First of all, I don’t see that the historical contingency of our choices and actions has anything to do with whether they merit salvation. It could still be the case that performing good actions in whatever circumstances I happen to find myself are meritorious of salvation. Assuming freedom of the will, there are plenty of things I could do in those circumstances to save or damn myself. (If you’re assuming causal determinism, then that’s an entirely different question.)

Fortunately, God has chosen not to judge us by our good works when it comes to salvation. Rather He saves us by His unmerited grace, appropriated by faith. Christ’s atoning death redeems us from sin and its penalty, and we have only to gratefully receive God’s free pardon to be saved. So “the theological point of the choice to become a Christian” is that we thereby come to find forgiveness and new life.

I agree with you that our free choice to become a Christian is “entirely contingent and without salvific value.” We can imagine circumstances in which I would not have become a Christian, and my contingent choice to follow Christ is not meritorious and therefore of no salvific value. It has salvific importance in that by my free choice I receive God’s grace and am saved, but it has no merit vis-à-vis my salvation.

At the same time, my free choice is, indeed, “a response to the intervention of the ‘Holy Spirit’,” Who convicts me of sin and draws me to God.

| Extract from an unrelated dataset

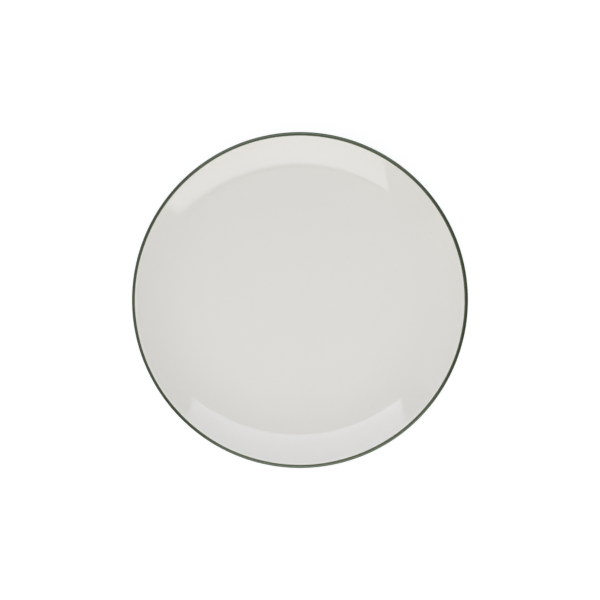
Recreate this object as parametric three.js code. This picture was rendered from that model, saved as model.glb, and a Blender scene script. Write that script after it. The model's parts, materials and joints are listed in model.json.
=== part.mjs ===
// A coupe dinner plate: one fired clay body with its foot ring, and the glaze coats fused to it.
// Millimetres, +Z up. The origin is the middle of the circle that the foot ring rests on.
// Every piece is turned about the Z axis from an outline of (radius, height) points. Outlines run
// up the outside, over the lip and in to the axis, so that the material is always on their left.

import * as THREE from 'three';

// Driving dimensions
const DIAMETER = 267;
const WELL_RADIUS = 82; // the flat middle of the eating side
const WALL_CURVE = 70; // radius of the wall's arc on the eating side
const OUTER_CURVE = 76; // radius of the wall's arc on the outside
const WELL_THICKNESS = 4.8; // glaze included
const LIP_INNER_ROUND = 3.2;
const LIP_OUTER_ROUND = 2;
const FOOT_RADIUS = 77; // to the middle of the foot's resting face
const FOOT_WIDTH = 3.2; // of the resting face
const FOOT_HEIGHT = 2.5;
const FOOT_BEVEL = 0.5;
const FOOT_FLARE = 0.35; // how much each side of the foot spreads per millimetre of height
const GLAZE_THICKNESS = 0.4;
const BARE_HEIGHT = 1.1; // the foot is wiped clean of glaze up to here
const BAND_OVER_CROWN = 0.35; // how far the lip's band reaches past the crown, towards the well
const BAND_DEPTH = 6; // how far the band reaches down the outside, from the top of the lip

// How finely the round stretches are stepped
const TURN_STEPS = 64;
const WALL_STEPS = 6;
const LIP_STEPS = 4;
const SHORT_STEPS = 2;

// Worked out from the driving dimensions: each wall arc runs tangent into the lip's rounding.
const QUARTER_TURN = Math.PI / 2;
const crownRadius = DIAMETER / 2 - LIP_OUTER_ROUND;
const wellHeight = FOOT_HEIGHT + WELL_THICKNESS;
const wallAngle = Math.asin((crownRadius - WELL_RADIUS) / (WALL_CURVE + LIP_INNER_ROUND));
const lipHeight = wellHeight + (WALL_CURVE + LIP_INNER_ROUND) * (1 - Math.cos(wallAngle));
const outerAngle = angleOfRise(lipHeight - LIP_OUTER_ROUND - FOOT_HEIGHT, LIP_OUTER_ROUND);
const outerCentreRadius = crownRadius - (OUTER_CURVE - LIP_OUTER_ROUND) * Math.sin(outerAngle);
const bandOuterAngle = angleOfRise(lipHeight - BAND_DEPTH - FOOT_HEIGHT, 0);
const bandInnerTurn = Math.asin(BAND_OVER_CROWN / LIP_INNER_ROUND);

// The slope at which a curve held inside the outer wall's arc by a margin has climbed to a height.
function angleOfRise(height, margin) {
  return Math.acos((OUTER_CURVE - height) / (OUTER_CURVE - margin));
}

// Points along an arc. Angles are counted from the outward direction, towards +Z.
function arc(centreRadius, centreHeight, radius, from, to, steps) {
  return Array.from({ length: steps + 1 }, (_, i) => {
    const angle = THREE.MathUtils.lerp(from, to, i / steps);
    return new THREE.Vector2(
      centreRadius + radius * Math.cos(angle),
      centreHeight + radius * Math.sin(angle),
    );
  });
}

// An outer-wall arc between two slopes, steep or flat, measured from level.
function outerWallArc(from, to, steps) {
  const height = FOOT_HEIGHT + OUTER_CURVE;
  return arc(outerCentreRadius, height, OUTER_CURVE, from - QUARTER_TURN, to - QUARTER_TURN, steps);
}

// A point on the foot's side, at a height. side is 1 on the outside and -1 on the inside, and
// cover is the glaze thickness on it there.
function footSide(side, height, cover) {
  const spread = FOOT_WIDTH / 2 + FOOT_FLARE * (height - FOOT_BEVEL) + FOOT_BEVEL;
  const glaze = cover * Math.hypot(1, FOOT_FLARE);
  return new THREE.Vector2(FOOT_RADIUS + side * (spread + glaze), height);
}

// The outline sunk into the material on its left by a depth, mitred at its corners.
function sunk(outline, depth) {
  const intoMaterial = (a, b) => new THREE.Vector2(a.y - b.y, b.x - a.x).normalize();
  return outline.map((point, i) => {
    const before = outline[i - 1] ?? point;
    const after = outline[i + 1] ?? point;
    const first = i > 0 ? intoMaterial(before, point) : intoMaterial(point, after);
    const second = after !== point ? intoMaterial(point, after) : first;
    const mitre = first.clone().add(second).divideScalar(1 + first.dot(second));
    return mitre.multiplyScalar(depth).add(point);
  });
}

// Stretches of one outline, each starting where the last one ended.
function joined(...stretches) {
  return stretches.flatMap((stretch, i) => (i ? stretch.slice(1) : stretch));
}

// The closed outline of a coat between its skin and the clay under it.
function coatOutline(skin, clay) {
  const back = clay.toReversed();
  if (skin[0].x === 0) return [...skin, ...back];
  if (back[0].x === 0) return [...back, ...skin];
  return [...skin, ...back, skin[0]];
}

// A named mesh turned from an outline, standing along +Z.
function turned(name, outline, material) {
  const geometry = new THREE.LatheGeometry(outline, TURN_STEPS).rotateX(QUARTER_TURN);
  const mesh = new THREE.Mesh(geometry, material);
  mesh.name = name;
  return mesh;
}

// The glazed skins, in order: inside the foot ring, then from the foot up the outside, round the
// lip's band, and down the eating side to the middle.
const baseSkin = [
  new THREE.Vector2(0, FOOT_HEIGHT),
  footSide(-1, FOOT_HEIGHT, GLAZE_THICKNESS),
  footSide(-1, BARE_HEIGHT, GLAZE_THICKNESS),
];
const outsideSkin = [
  footSide(1, BARE_HEIGHT, GLAZE_THICKNESS),
  footSide(1, FOOT_HEIGHT, GLAZE_THICKNESS),
  ...outerWallArc(0, bandOuterAngle, WALL_STEPS),
];
const outerLipCentre = lipHeight - LIP_OUTER_ROUND;
const innerLipCentre = lipHeight - LIP_INNER_ROUND;
const bandSkin = joined(
  outerWallArc(bandOuterAngle, outerAngle, 1),
  arc(crownRadius, outerLipCentre, LIP_OUTER_ROUND, outerAngle - QUARTER_TURN, 0, SHORT_STEPS),
  arc(crownRadius, outerLipCentre, LIP_OUTER_ROUND, 0, QUARTER_TURN, LIP_STEPS),
  arc(crownRadius, innerLipCentre, LIP_INNER_ROUND, QUARTER_TURN, QUARTER_TURN + bandInnerTurn, 1),
);
const insideSkin = joined(
  arc(
    crownRadius,
    innerLipCentre,
    LIP_INNER_ROUND,
    QUARTER_TURN + bandInnerTurn,
    QUARTER_TURN + wallAngle,
    SHORT_STEPS,
  ),
  arc(WELL_RADIUS, wellHeight + WALL_CURVE, WALL_CURVE, wallAngle - QUARTER_TURN, -QUARTER_TURN, WALL_STEPS),
  [new THREE.Vector2(WELL_RADIUS, wellHeight), new THREE.Vector2(0, wellHeight)],
);

// The clay's surface under the glaze, split where one coat ends and the next begins.
const clayUnderBase = sunk(baseSkin, GLAZE_THICKNESS);
const clayUnderWall = sunk(joined(outsideSkin, bandSkin, insideSkin), GLAZE_THICKNESS);
const bandStart = outsideSkin.length - 1;
const bandEnd = bandStart + bandSkin.length - 1;
const clayUnderOutside = clayUnderWall.slice(0, bandStart + 1);
const clayUnderBand = clayUnderWall.slice(bandStart, bandEnd + 1);
const clayUnderInside = clayUnderWall.slice(bandEnd);

// The foot's resting face and the small bevels on its two edges.
const bareFoot = [
  footSide(-1, FOOT_BEVEL, 0),
  new THREE.Vector2(FOOT_RADIUS - FOOT_WIDTH / 2, 0),
  new THREE.Vector2(FOOT_RADIUS + FOOT_WIDTH / 2, 0),
  footSide(1, FOOT_BEVEL, 0),
];

// The finishes
const bareClay = new THREE.MeshStandardMaterial({ color: 0xd9cdb8, roughness: 0.8, metalness: 0 });
const whiteGlaze = new THREE.MeshStandardMaterial({ color: 0xdcdad5, roughness: 0.08, metalness: 0 });
const greenGlaze = new THREE.MeshStandardMaterial({ color: 0x555b45, roughness: 0.42, metalness: 0 });

const plate = new THREE.Group();
plate.add(
  turned('clay_body', [...clayUnderBase, ...bareFoot, ...clayUnderWall], bareClay),
  turned('inside_glaze', coatOutline(insideSkin, clayUnderInside), whiteGlaze),
  turned('rim_band', coatOutline(bandSkin, clayUnderBand), greenGlaze),
  turned('outside_glaze', coatOutline(outsideSkin, clayUnderOutside), greenGlaze),
  turned('base_glaze', coatOutline(baseSkin, clayUnderBase), greenGlaze),
);

export default plate;
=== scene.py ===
"""A coupe dinner plate in gloss white and satin green, made in a potter's order: the clay with its
foot ring first, then each coat of glaze over its own stretch of the clay.

The clay's outline is one line of (radius, height) points in metres. It starts on the axis inside
the foot ring, goes round the foot, up the outside and over the lip, and ends on the axis in the
well. Every piece is that line, or a stretch of it, turned about the Z axis."""

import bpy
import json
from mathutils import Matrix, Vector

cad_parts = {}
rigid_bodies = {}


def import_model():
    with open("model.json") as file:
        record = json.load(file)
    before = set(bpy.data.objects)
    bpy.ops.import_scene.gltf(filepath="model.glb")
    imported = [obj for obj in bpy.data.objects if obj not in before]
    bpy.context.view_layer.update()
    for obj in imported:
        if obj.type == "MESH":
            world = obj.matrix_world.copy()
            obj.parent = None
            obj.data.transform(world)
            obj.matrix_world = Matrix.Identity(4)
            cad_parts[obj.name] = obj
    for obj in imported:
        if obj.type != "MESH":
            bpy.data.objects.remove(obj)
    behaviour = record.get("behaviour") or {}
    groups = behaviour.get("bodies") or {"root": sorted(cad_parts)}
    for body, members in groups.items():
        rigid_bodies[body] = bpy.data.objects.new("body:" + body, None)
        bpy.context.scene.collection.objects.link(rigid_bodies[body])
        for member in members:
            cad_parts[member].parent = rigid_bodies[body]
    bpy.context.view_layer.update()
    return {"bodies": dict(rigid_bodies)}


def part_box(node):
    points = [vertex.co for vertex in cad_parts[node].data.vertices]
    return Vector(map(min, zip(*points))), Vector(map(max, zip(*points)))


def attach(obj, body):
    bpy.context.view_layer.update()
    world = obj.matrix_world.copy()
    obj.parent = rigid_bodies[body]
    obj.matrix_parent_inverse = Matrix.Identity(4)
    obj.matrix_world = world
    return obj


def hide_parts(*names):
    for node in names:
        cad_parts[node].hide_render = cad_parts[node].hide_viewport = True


bl_info = {
    "name": "Coupe Dinner Plate",
    "version": (1, 0, 0),
    "blender": (4, 5, 0),
    "location": "3D View > Sidebar > Plate",
    "description": "A two-tone dinner plate turned round its packed model, and a studio to show it in",
    "category": "Object",
}

import json
import math

import bpy
import numpy as np
from bpy.props import FloatProperty, FloatVectorProperty, IntProperty, PointerProperty
from mathutils import Vector

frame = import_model()

MM = 0.001
FULL_TURN = 2 * math.pi
QUARTER_TURN = math.pi / 2
TOUCHING = 1e-7  # metres: closer points of an outline are one point
SHARP_EDGE = math.radians(50)
EDGE_DISTANCE = "from_edge"  # the mesh attribute that gives a coat's distance from its edge, in mm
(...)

If the work of the Holy Spirit is resistible rather than coercive, then there is no danger that the choice “is ultimately God's choice and not ours.” It is up to you whether you want to yield to the wooing of the Holy Spirit or not. Nor is God’s choice “arbitrary,” as if God has elected to offer saving grace to some but not others. On the Molinist account of providence and predestination that I favor[1] God offers sufficient grace for salvation to every human being He creates and seeks his salvation.

Does it follow that “God has no obvious basis on which to choose whom to save”? Well, yes and no. As I said, God’s grace doesn’t pick out certain people on the basis of their merits and offer salvation to them alone. Rather God’s grace is offered indiscriminately and freely. But in another sense God does have an obvious basis on which to choose whom to save, namely, He chooses to save any and all who choose to receive His love and forgiveness. All who “receive the abundance of grace and the free gift of righteousness” will be saved (Romans 5.17).

You complain that “however apparently good or bad our choices, we're all just choosing what seems good to us based on our limited and circumstantial understanding.” That’s true, but as I explained, God doesn’t judge us on the basis of such choices. Christianity is not the doctrine that if your good works outbalance your bad works, then you will saved! As for the choice to receive the gift of God’s grace, don’t forget that the circumstances mentioned include, as Molina emphasized, the various gifts and ministrations of the Holy Spirit convicting us and drawing us to God. Every person is given sufficient grace to come to salvation.

The doctrine sketched above is the very opposite of fatalism. While some Christians may believe that God arbitrarily chooses to save some and damn others, many other Christians believe that that is not biblical teaching, which holds that God “desires all men to be saved and to come to the knowledge of the truth” (I Timothy 2.4). Our salvation is up to our free choice.


[1] See Four Views on Divine Providence, ed. Dennis W. Jowers (Grand Rapids, Mich.:  Zondervan, 2011).